● **WHAT THIS TASK INVOLVES**:
State only the number of lines that include "from".

★ ★ ★ ★ ★ ★ ★

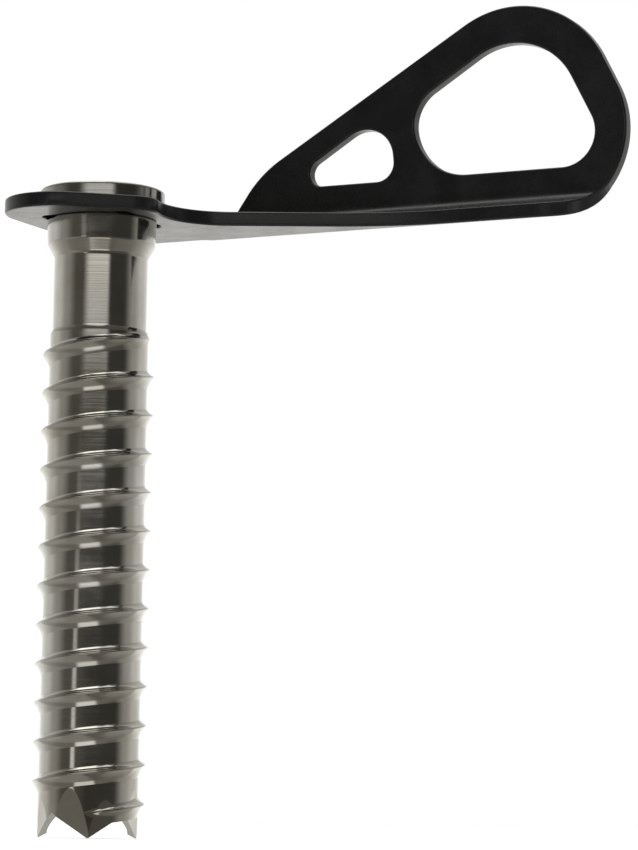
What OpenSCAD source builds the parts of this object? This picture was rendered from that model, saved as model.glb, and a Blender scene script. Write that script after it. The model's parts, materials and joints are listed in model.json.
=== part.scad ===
// Tubular ice screw with a folded sheet-metal hanger.
// Origin: on the tube axis, where the hanger's underside rests on the collar.
// +Z runs up the tube towards the head, +X along the hanger's arm, +Y towards its folded leaf.

/* [Tube] */
// Length from the tips of the teeth to the top of the head
screw_length = 119.2; // [100:0.1:220]
// Diameter of the open bore
bore_d = 14.6; // [12:0.1:15]
// Diameter of the plain neck
neck_d = 17.3; // [16.5:0.1:17.6]
// Length of the plain neck and collar below the hanger
neck_length = 20.6; // [15:0.1:40]
// Diameter of the collar that the hanger rests on
collar_d = 20.3; // [20:0.1:21]
// Diameter at the lower end of the collar's slightly tapered wall
collar_foot_d = 19.9; // [19.5:0.1:20]
// Height of the collar's wall
collar_h = 4.6; // [3:0.1:5]
// Height of the cone between collar and neck
collar_cone_h = 2.4; // [1:0.1:5]

/* [Thread] */
// Diameter at the foot of the thread
thread_root_d = 18.1; // [17.7:0.1:19]
// Diameter over the crests of the thread
thread_crest_d = 20.4; // [19.5:0.1:22]
// Distance between neighbouring crests
thread_pitch = 7.12; // [6:0.01:9]
// Full turns of thread between the run-outs
thread_turns = 12; // [8:1:12]
// How far the ridge's foot reaches above its crest
ridge_above = 1.2; // [1:0.1:1.8]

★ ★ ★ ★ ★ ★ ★

● **TASK ANSWER**:
2